Frau Gerda Ressl macht darauf aufmerksam, dass früher die Klienten immer das machen mussten, was die Einrichtungen wollten. Doch heute wird es besser. Oft sind die Einrichtungen nicht gewillt, ihre eigenen Fehler zuzugeben. Das wäre ein zu großer Machtverlust. Aber es gibt immer mehr Menschen, die etwas aufzeigen und sich nicht mehr unterdrücken lassen. Deshalb lassen sich die Fehler nicht mehr so leicht verheimlichen.
Sexualität ist ein Menschenrecht!
Rotraud Perner setzt sich auch gegen ein Verbot der Sexualität von behinderten Menschen ein. Wie in der katholischen Kirche gibt es auch heute noch viele Menschen, denen die Sexualität verboten wird.
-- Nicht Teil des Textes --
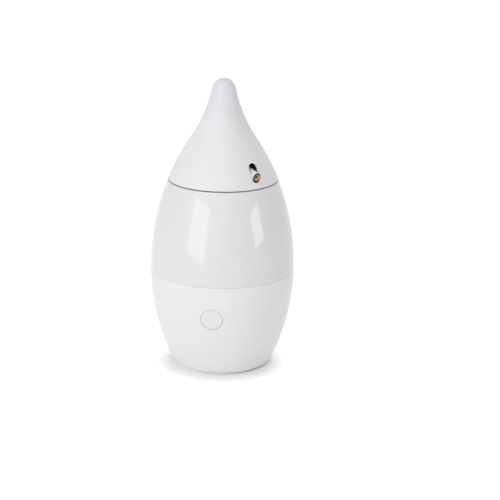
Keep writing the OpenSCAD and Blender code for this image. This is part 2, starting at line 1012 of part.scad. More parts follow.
module motor_can() {
    color(steel)
        translate([gear_distance, 0, gearbox_low - motor_h])
            linear_extrude(motor_h)
                motor_outline(motor_wide, motor_flat);
}

module motor_end_cap() {
    color(black)
        translate([gear_distance, 0, gearbox_low - motor_h - cap_h])
            difference() {
                union() {
                    linear_extrude(cap_h)
                        motor_outline(motor_wide - 1, motor_flat - 1);
                    translate([0, 0, -1])
                        cylinder(d = 3.6, h = 1 + tiny);
                }
                for (s = [-1, 1])
                    translate([-0.8, s * (motor_wide / 2 - 1.7) - 0.25, -1])
                        cube([1.6, 0.5, 1 + cap_h / 2]);
            }
}

module motor_clamp() {
    color(white)
        translate([gear_distance, 0, 0])
            difference() {
                union() {
                    translate([-motor_flat / 2 - clamp_t, -motor_wide / 2 - clamp_t, deck_low - clamp_h])
                        cube([motor_flat + 2 * clamp_t, motor_wide + 2 * clamp_t, clamp_h]);
                    translate([-clamp_lug_w / 2, -clamp_screw_y - clamp_lug_w / 2, deck_low - clamp_t])
                        cube([clamp_lug_w, 2 * clamp_screw_y + clamp_lug_w, clamp_t]);
                }
                translate([-motor_flat / 2 - fit, -motor_wide / 2 - fit, deck_low - clamp_h - 1])
                    cube([motor_flat + 2 * fit, motor_wide + 2 * fit, clamp_h + 2]);
                for (s = [-1, 1])
                    translate([0, s * clamp_screw_y, deck_low - clamp_t - 1])
                        cylinder(d = screw_d + 2 * screw_play, h = clamp_t + 2);
            }
}

module clamp_screws() {
    color(steel)
        for (s = [-1, 1])
            translate([gear_distance, s * clamp_screw_y, deck_low - clamp_t])
                screw(screw_d, screw_head, screw_head_h, clamp_t + deck_t - end_room);
}

module brush_block() {
    color(black)
        rotate([0, 0, brush_at])
            translate([brush_r, -brush_w / 2, deck_z])
                cube([brush_len, brush_w, brush_h]);
}

// One brush from the side: a foot on the block, a rising arm and a round tip
module brush(r) {
    tip = [r, head_z - slip_board_t - slip_t - brush_gap - brush_tip_r];
    heel = [brush_r + 0.5, deck_z + brush_h + brush_t / 2];
    along = (tip - heel) / norm(tip - heel);
    side = [-along[1], along[0]] * brush_t / 2;
    linear_extrude(brush_strip) {
        translate([brush_r, deck_z + brush_h])
            square([brush_len - 1, brush_t]);
        polygon([heel + side, heel - side, tip - side, tip + side]);
        translate(tip)
            circle(r = brush_tip_r);
    }
}

module brush_springs() {
    color(copper)
        rotate([0, 0, brush_at])
            for (i = [0, 1])
                translate([0, (i * 2 - 1) * brush_w / 4 + brush_strip / 2, 0])
                    rotate([90, 0, 0])
                        brush(slip_track_r[i]);
}

// ---------------------------------------------------------------- button
module button_cap() {
    color(white)
        difference() {
            union() {
                intersection() {
                    translate([0, -collar_in + button_travel, button_z])
                        rotate([90, 0, 0])
                            cylinder(d = button_d, h = body_d / 2);
                    belly_solid(0, button_z - button_d, button_z + button_d);
                }
                // lip that stops the button behind its collar
                translate([0, -collar_in + lip_gap + lip_t, button_z])
                    rotate([90, 0, 0])
                        cylinder(r = collar_r - lip_play, h = lip_t);
            }
            // hollow behind the face, which keeps an even thickness
            difference() {
                intersection() {
                    translate([0, 0, button_z])
                        rotate([90, 0, 0])
                            cylinder(d = button_d - 2 * button_t, h = body_d / 2);
                    belly_solid(button_t, button_z - button_d, button_z + button_d);
                }
                translate([0, -switch_front, button_z])
                    rotate([90, 0, 0])
                        cylinder(d = stem_d, h = body_d);
            }
        }
}

module switch_plunger() {
    color(black)
        translate([0, -switch_front + plunger_h, button_z])
            rotate([90, 0, 0])
                cylinder(d = plunger_d, h = plunger_h);
}

module tact_switch() {
    color(black)
        difference() {
            translate([-switch_w / 2, -switch_board_y - board_t - switch_h, button_z - switch_w / 2])
                cube([switch_w, switch_h, switch_w]);
            translate([0, -switch_front + plunger_h + button_travel + 0.1, button_z])
                rotate([90, 0, 0])
                    cylinder(r = plunger_d / 2 + run_fit, h = body_d);
        }
}

module switch_board() {
    color(green)
        difference() {
            translate([-switch_post_x - post_d / 2, -switch_board_y, button_z - switch_board_h / 2])
                cube([2 * switch_post_x + post_d, board_t, switch_board_h]);
            for (x = [-1, 1])
                translate([x * switch_post_x, 0, button_z])
                    rotate([90, 0, 0])
                        cylinder(d = screw_d + 2 * screw_play, h = body_d);
        }
}

module switch_board_screws() {
    color(steel)
        for (x = [-1, 1])
            translate([x * switch_post_x, -switch_board_y + board_t, button_z])
                rotate([90, 0, 0])
                    screw(screw_d, screw_head, screw_head_h, board_t + pilot_h - pilot_room);
}

// ---------------------------------------------------------------- batteries
// Outline of the door: a rounded square with two lugs, grown by g
module door_outline(g) {
    rounded_square(door_w + 2 * g, corner_r + g);
    square([post_d + 2 * g, 2 * door_screw_y], center = true);
    for (s = [-1, 1])
        translate([0, s * door_screw_y])
            circle(d = post_d + 2 * g);
}

module at_cells() {
    for (x = [-1, 1], y = [-1, 1])
        translate([x * cell_pitch / 2, y * cell_pitch / 2, 0])
            children();
}

module battery_box() {
    color(black)
        difference() {
            union() {
                translate([0, 0, floor_z])
                    linear_extrude(box_top - floor_z)
                        rounded_square(bay_w + 2 * box_wall, corner_r);
                translate([0, 0, floor_z])
                    linear_extrude(box_wall)
                        rounded_square(bay_w + 2 * box_wall + 1, corner_r);
                at_posts()
                    translate([0, 0, box_top - tiny])
                        cylinder(d = post_d, h = post_h + tiny);
            }
            translate([0, 0, floor_z - 1])
                linear_extrude(box_top - roof_t - floor_z + 1)
                    rounded_square(bay_w, corner_r - 0.5);
            at_posts()
                translate([0, 0, box_top + post_h - post_pilot_h])
                    cylinder(d = screw_d + 2 * fit, h = post_pilot_h + 1);
            for (y = [-1, 1])
                translate([-cell_pitch / 2, y * cell_pitch / 2, box_top - roof_t - 1])
                    linear_extrude(roof_t + 2)
                        square([tab_w + 0.2, contact_t + 0.2], center = true);
        }
}

module at_posts() {
    for (x = [-1, 1], y = [-1, 1])
        translate([x * post_pos, y * post_pos, 0])
            children();
}

// One round cell; its nub points up or down
module cell(up) {
    z = up ? cell_z : cell_z + cell_h;
    translate([0, 0, z])
        mirror([0, 0, up ? 0 : 1])
            rotate_extrude()
                polygon([[0, 0], [cell_d / 2 - 1, 0], [cell_d / 2, 0.6], [cell_d / 2, cell_h - 1.8],
                    [cell_d / 2 - 0.8, cell_h - 1.2], [nub_d / 2, cell_h - 1.2], [nub_d / 2, cell_h],
                    [0, cell_h]]);
}

module cell_at(x, y, up) {
    color("dimgray")
        translate([x * cell_pitch / 2, y * cell_pitch / 2, 0])
            cell(up);
}

module battery_cell_1() {
    cell_at(-1, -1, true);
}

module battery_cell_2() {
    cell_at(1, -1, false);
}

module battery_cell_3() {
    cell_at(1, 1, true);
}

module battery_cell_4() {
    cell_at(-1, 1, false);
}

module top_contacts() {
    color(steel)
        translate([0, 0, cell_z + cell_h]) {
            // a bridge between two cells and a plate with a tab on each other
            translate([cell_pitch / 2, 0, 0])
                linear_extrude(contact_t)
                    square([contact_w, cell_pitch + contact_w], center = true);
            for (y = [-1, 1])
                translate([-cell_pitch / 2, y * cell_pitch / 2, 0]) {
                    linear_extrude(contact_t)
                        square([contact_w, contact_w], center = true);
                    linear_extrude(contact_t + roof_t + 1.5)
                        square([tab_w, contact_t], center = true);
                }
        }
}

module battery_door() {
    color(white)
        difference() {
            union() {
                translate([0, 0, base_z])
                    linear_extrude(door_t)
                        door_outline(0);
                // rim that locates the door in the opening
                translate([0, 0, base_z + door_t - tiny])
                    linear_extrude(door_rim + tiny)
                        rounded_square(bay_w - 2 * door_gap, corner_r - 0.5);
            }
            translate([0, 0, base_z + door_t])
                linear_extrude(door_rim + 1)
                    rounded_square(bay_w - 2 * door_gap - 2 * box_wall, corner_r - 1);
            for (s = [-1, 1])
                translate([0, s * door_screw_y, base_z - 1]) {
                    cylinder(d = screw_d + 2 * screw_play, h = door_t + 2);
                    cylinder(d1 = screw_head + 2.2, d2 = screw_head + 0.2 - 1.8, h = 2);
                }
            // finger groove
            translate([0, -bay_w / 4, base_z - 1])
                linear_extrude(1.5)
                    rounded_square(6, 1);
        }
}

module door_contacts() {
    color(steel)
        for (y = [-1, 1])
            translate([0, y * cell_pitch / 2, base_z + door_t]) {
                linear_extrude(contact_t)
                    square([cell_pitch + contact_w, contact_w], center = true);
                for (x = [-1, 1])
                    translate([x * cell_pitch / 2, 0, contact_t - tiny])
                        cylinder(d1 = contact_w, d2 = nub_d - 1, h = spring_h + tiny);
            }
}

module door_screws() {
    color(steel)
        for (s = [-1, 1])
            translate([0, s * door_screw_y, base_z]) {
                translate([0, 0, 0.1])
                    cylinder(d1 = screw_head, d2 = screw_d, h = (screw_head - screw_d) / 2);
                translate([0, 0, 0.2])
                    cylinder(d = screw_d, h = floor_t + door_boss_h - 2);
            }
}

// ---------------------------------------------------------------- boards
module main_board() {
    color(green)
        translate([0, 0, box_top + post_h])
            difference() {
                cylinder(d = board_d, h = board_t);
                at_posts()
                    translate([0, 0, -1])
                        cylinder(d = screw_d + 2 * screw_play, h = board_t + 2);
                // flat edge beside the switch board
                translate([-board_d / 2, -board_d - board_flat, -1])
                    cube([board_d, board_d, board_t + 2]);
            }
}

module board_screws() {
    color(steel)
        at_posts()
            translate([0, 0, box_top + post_h + board_t])
                mirror([0, 0, 1])
                    screw(screw_d, screw_head, screw_head_h, board_t + post_pilot_h - end_room);
}

module controller_chip() {
    color(black)
        translate([-chip_w / 2, -chip_w, board_top])
            cube([chip_w, 1.6 * chip_w, 1.5]);
}

module board_parts() {
    // two capacitors and two wire connectors
    color("dimgray")
        for (x = [-1, 1])
            translate([x * capacitor_x, capacitor_y, board_top])
                cylinder(d = capacitor_d, h = capacitor_h);
    color(white)
        for (s = [-1, 1])
            translate([s * (board_d / 2 - socket_in) - socket_w / 2, -socket_len / 2, board_top])
                difference() {
                    cube([socket_w, socket_len, socket_h]);
                    translate([socket_wall, socket_wall, socket_wall])
                        cube([socket_w - 2 * socket_wall, socket_len - 2 * socket_wall, socket_h]);
                }
}

base_shell();
mid_shell();
rubber_feet();
battery_box();
battery_cell_1();
battery_cell_2();
battery_cell_3();
battery_cell_4();
top_contacts();
main_board();
board_screws();
controller_chip();
board_parts();
switch_board();
switch_board_screws();
tact_switch();
drive_deck();
deck_screws();
bearing_bush();
thrust_washer();
gearbox();
motor_can();
motor_end_cap();
motor_clamp();
clamp_screws();
brush_block();
brush_springs();
head_shell();
head_plate();
head_screws();
ring_gear();
slip_ring_board();
slip_rings();
retaining_washer();
retaining_screw();
front_bracket();
rear_bracket();
bracket_screws();
output_shaft();
output_pinion();
front_sleeve();
front_barrel();
front_lens_ring();
front_lens();
front_driver_board();
rear_sleeve();
rear_barrel();
rear_lens_ring();
rear_lens();
rear_driver_board();
button_cap();
switch_plunger();
battery_door();
door_contacts();
door_screws();
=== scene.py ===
# %% [markdown]
# # A laser toy for cats
# A white teardrop that stands on a flat foot. Its head turns on a motor and carries two small
# laser modules in upright slots. The measured model comes in as a fixed frame, and this lesson
# dresses it: turned shells, moulded plastic, turned brass, rubber, and a plain studio.

# %% Load the measured model
import json
import math

import bpy
from mathutils import Matrix, Vector


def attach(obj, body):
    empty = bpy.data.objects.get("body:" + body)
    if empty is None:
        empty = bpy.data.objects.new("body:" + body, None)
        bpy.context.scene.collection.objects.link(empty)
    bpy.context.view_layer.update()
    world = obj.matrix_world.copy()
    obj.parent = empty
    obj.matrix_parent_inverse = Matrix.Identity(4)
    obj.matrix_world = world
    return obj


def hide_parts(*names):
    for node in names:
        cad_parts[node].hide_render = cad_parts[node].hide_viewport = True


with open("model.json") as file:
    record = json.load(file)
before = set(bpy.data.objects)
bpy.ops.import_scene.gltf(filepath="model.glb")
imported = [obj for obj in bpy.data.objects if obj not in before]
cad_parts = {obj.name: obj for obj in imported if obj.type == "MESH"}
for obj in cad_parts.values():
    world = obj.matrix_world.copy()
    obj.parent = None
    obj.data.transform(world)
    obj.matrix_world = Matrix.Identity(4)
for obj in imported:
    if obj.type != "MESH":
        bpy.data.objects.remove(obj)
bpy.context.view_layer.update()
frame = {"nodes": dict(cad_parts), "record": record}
nodes = frame["nodes"]
MM = 0.001

# %% [markdown]
# ## The outline
# Seen from the side, the toy is four arcs that run into each other: a lower and an upper belly
# arc, both upright at the widest level, then a hollow neck and a small round tip. A curve drawn
# by eye through a few points would do for one piece. All shells share this outline, though, so
# it is worked out once, as arcs. The inner face of a wall uses the same centres with other
# radii, which keeps the wall even.

# %% Sizes of the outline, in metres
WIDEST, BELLY_Z = 53.5 * MM, 74 * MM
HEIGHT, TIP_R, NECK_R = 214 * MM, 8.7 * MM, 104 * MM
FOOT_Z, FOOT_R = 1 * MM, 37.35 * MM
TIP_RISE = 14.9 * MM


def bow(side, rise):
    """Radius of an arc that starts upright and comes in by side over a rise."""
    return (side * side + rise * rise) / (2 * side)


lower_r = bow(WIDEST - FOOT_R, BELLY_Z - FOOT_Z)
upper_r = bow(WIDEST, HEIGHT - TIP_RISE - BELLY_Z)
lower_x, upper_x = WIDEST - lower_r, WIDEST - upper_r
tip_z = HEIGHT - TIP_R
print("belly arcs of", round(lower_r, 4), "and", round(upper_r, 4))


# %% Where the neck meets the belly
def neck_centre():
    """The centre of the neck's arc, which touches belly and tip, and where it leaves the belly."""
    belly, tip = Vector((upper_x, BELLY_Z)), Vector((0, tip_z))
    belly_reach, tip_reach = upper_r + NECK_R, NECK_R + TIP_R
    way = tip - belly
    along = (belly_reach ** 2 - tip_reach ** 2 + way.length_squared) / (2 * way.length)
    ahead = way.normalized()
    aside = math.sqrt(belly_reach ** 2 - along * along)
    centre = belly + ahead * along + Vector((ahead.y, -ahead.x)) * aside
    return centre, belly + (centre - belly).normalized() * upper_r


neck, neck_join = neck_centre()
print("the belly meets the neck at", round(neck_join.y, 4))


# %% Points along the outline
WALL_STEP, INNER_STEP = 1.2 * MM, 3 * MM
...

Dabei gehört diese zu den Menschenrechten!
Wie kann man am besten reagieren? Rotraud Perner sagt: Das wichtigste ist die Wahrheit. Die Wahrheit macht frei.
Und wichtig ist es auch zu fragen: Was tust du denn da? Ist das nicht vielleicht ein Missbrauch?
Klare Maßnahmen müssen für die Menschen gesetzt werden, die Grenzen anderer Menschen nicht akzeptieren wollen. Missbrauch und Gewalt hat eben immer etwas mit Grenzen zu tun: Nicht nur mit körperlichen, sondern auch mit geistigen Grenzen.
Dieser Beitrag ist im Rahmen des Projektes "Lebens- und Arbeitswelten" erschienen.